§ **Written request**
Will you print the material below without altering a single character?

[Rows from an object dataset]
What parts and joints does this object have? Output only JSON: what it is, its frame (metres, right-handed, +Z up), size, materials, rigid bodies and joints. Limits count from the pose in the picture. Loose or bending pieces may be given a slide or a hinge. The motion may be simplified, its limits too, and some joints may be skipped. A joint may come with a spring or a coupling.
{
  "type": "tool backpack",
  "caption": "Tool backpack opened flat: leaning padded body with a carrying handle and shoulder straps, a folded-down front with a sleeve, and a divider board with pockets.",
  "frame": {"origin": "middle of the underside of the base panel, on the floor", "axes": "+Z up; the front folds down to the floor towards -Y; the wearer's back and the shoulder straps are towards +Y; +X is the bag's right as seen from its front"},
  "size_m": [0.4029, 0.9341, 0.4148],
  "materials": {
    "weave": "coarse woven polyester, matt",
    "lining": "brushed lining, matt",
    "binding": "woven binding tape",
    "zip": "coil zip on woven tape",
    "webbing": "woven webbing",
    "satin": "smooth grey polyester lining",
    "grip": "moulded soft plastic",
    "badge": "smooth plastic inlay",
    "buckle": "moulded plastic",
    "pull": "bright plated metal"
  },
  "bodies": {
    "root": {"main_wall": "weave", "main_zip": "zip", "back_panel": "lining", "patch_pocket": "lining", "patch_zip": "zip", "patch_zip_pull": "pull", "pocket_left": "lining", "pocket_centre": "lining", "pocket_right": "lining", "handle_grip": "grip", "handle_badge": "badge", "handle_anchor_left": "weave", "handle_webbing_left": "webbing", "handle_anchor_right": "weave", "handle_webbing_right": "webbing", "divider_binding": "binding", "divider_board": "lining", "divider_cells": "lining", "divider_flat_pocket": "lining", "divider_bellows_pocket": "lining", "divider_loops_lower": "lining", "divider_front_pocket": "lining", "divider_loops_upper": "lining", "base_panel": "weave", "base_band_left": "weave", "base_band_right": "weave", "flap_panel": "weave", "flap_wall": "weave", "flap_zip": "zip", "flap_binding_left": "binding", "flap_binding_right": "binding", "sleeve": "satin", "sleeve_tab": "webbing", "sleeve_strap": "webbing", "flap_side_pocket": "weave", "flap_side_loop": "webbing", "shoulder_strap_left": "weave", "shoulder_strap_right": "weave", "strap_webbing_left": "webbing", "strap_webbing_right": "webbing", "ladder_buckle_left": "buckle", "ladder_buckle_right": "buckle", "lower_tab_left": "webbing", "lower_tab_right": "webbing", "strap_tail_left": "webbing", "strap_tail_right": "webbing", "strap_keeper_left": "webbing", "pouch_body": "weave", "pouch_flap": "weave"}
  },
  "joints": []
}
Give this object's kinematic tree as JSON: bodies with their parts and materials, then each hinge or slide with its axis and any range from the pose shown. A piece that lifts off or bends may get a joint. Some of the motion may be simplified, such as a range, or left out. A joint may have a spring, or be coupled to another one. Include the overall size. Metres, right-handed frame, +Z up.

§ **Response below**
What parts and joints does this object have? Output only JSON: what it is, its frame (metres, right-handed, +Z up), size, materials, rigid bodies and joints. Limits count from the pose in the picture. Loose or bending pieces may be given a slide or a hinge. The motion may be simplified, its limits too, and some joints may be skipped. A joint may come with a spring or a coupling.
{
  "type": "tool backpack",
  "caption": "Tool backpack opened flat: leaning padded body with a carrying handle and shoulder straps, a folded-down front with a sleeve, and a divider board with pockets.",
  "frame": {"origin": "middle of the underside of the base panel, on the floor", "axes": "+Z up; the front folds down to the floor towards -Y; the wearer's back and the shoulder straps are towards +Y; +X is the bag's right as seen from its front"},
  "size_m": [0.4029, 0.9341, 0.4148],
  "materials": {
    "weave": "coarse woven polyester, matt",
    "lining": "brushed lining, matt",
    "binding": "woven binding tape",
    "zip": "coil zip on woven tape",
    "webbing": "woven webbing",
    "satin": "smooth grey polyester lining",
    "grip": "moulded soft plastic",
    "badge": "smooth plastic inlay",
    "buckle": "moulded plastic",
    "pull": "bright plated metal"
  },
  "bodies": {
    "root": {"main_wall": "weave", "main_zip": "zip", "back_panel": "lining", "patch_pocket": "lining", "patch_zip": "zip", "patch_zip_pull": "pull", "pocket_left": "lining", "pocket_centre": "lining", "pocket_right": "lining", "handle_grip": "grip", "handle_badge": "badge", "handle_anchor_left": "weave", "handle_webbing_left": "webbing", "handle_anchor_right": "weave", "handle_webbing_right": "webbing", "divider_binding": "binding", "divider_board": "lining", "divider_cells": "lining", "divider_flat_pocket": "lining", "divider_bellows_pocket": "lining", "divider_loops_lower": "lining", "divider_front_pocket": "lining", "divider_loops_upper": "lining", "base_panel": "weave", "base_band_left": "weave", "base_band_right": "weave", "flap_panel": "weave", "flap_wall": "weave", "flap_zip": "zip", "flap_binding_left": "binding", "flap_binding_right": "binding", "sleeve": "satin", "sleeve_tab": "webbing", "sleeve_strap": "webbing", "flap_side_pocket": "weave", "flap_side_loop": "webbing", "shoulder_strap_left": "weave", "shoulder_strap_right": "weave", "strap_webbing_left": "webbing", "strap_webbing_right": "webbing", "ladder_buckle_left": "buckle", "ladder_buckle_right": "buckle", "lower_tab_left": "webbing", "lower_tab_right": "webbing", "strap_tail_left": "webbing", "strap_tail_right": "webbing", "strap_keeper_left": "webbing", "pouch_body": "weave", "pouch_flap": "weave"}
  },
  "joints": []
}
Give this object's kinematic tree as JSON: bodies with their parts and materials, then each hinge or slide with its axis and any range from the pose shown. A piece that lifts off or bends may get a joint. Some of the motion may be simplified, such as a range, or left out. A joint may have a spring, or be coupled to another one. Include the overall size. Metres, right-handed frame, +Z up.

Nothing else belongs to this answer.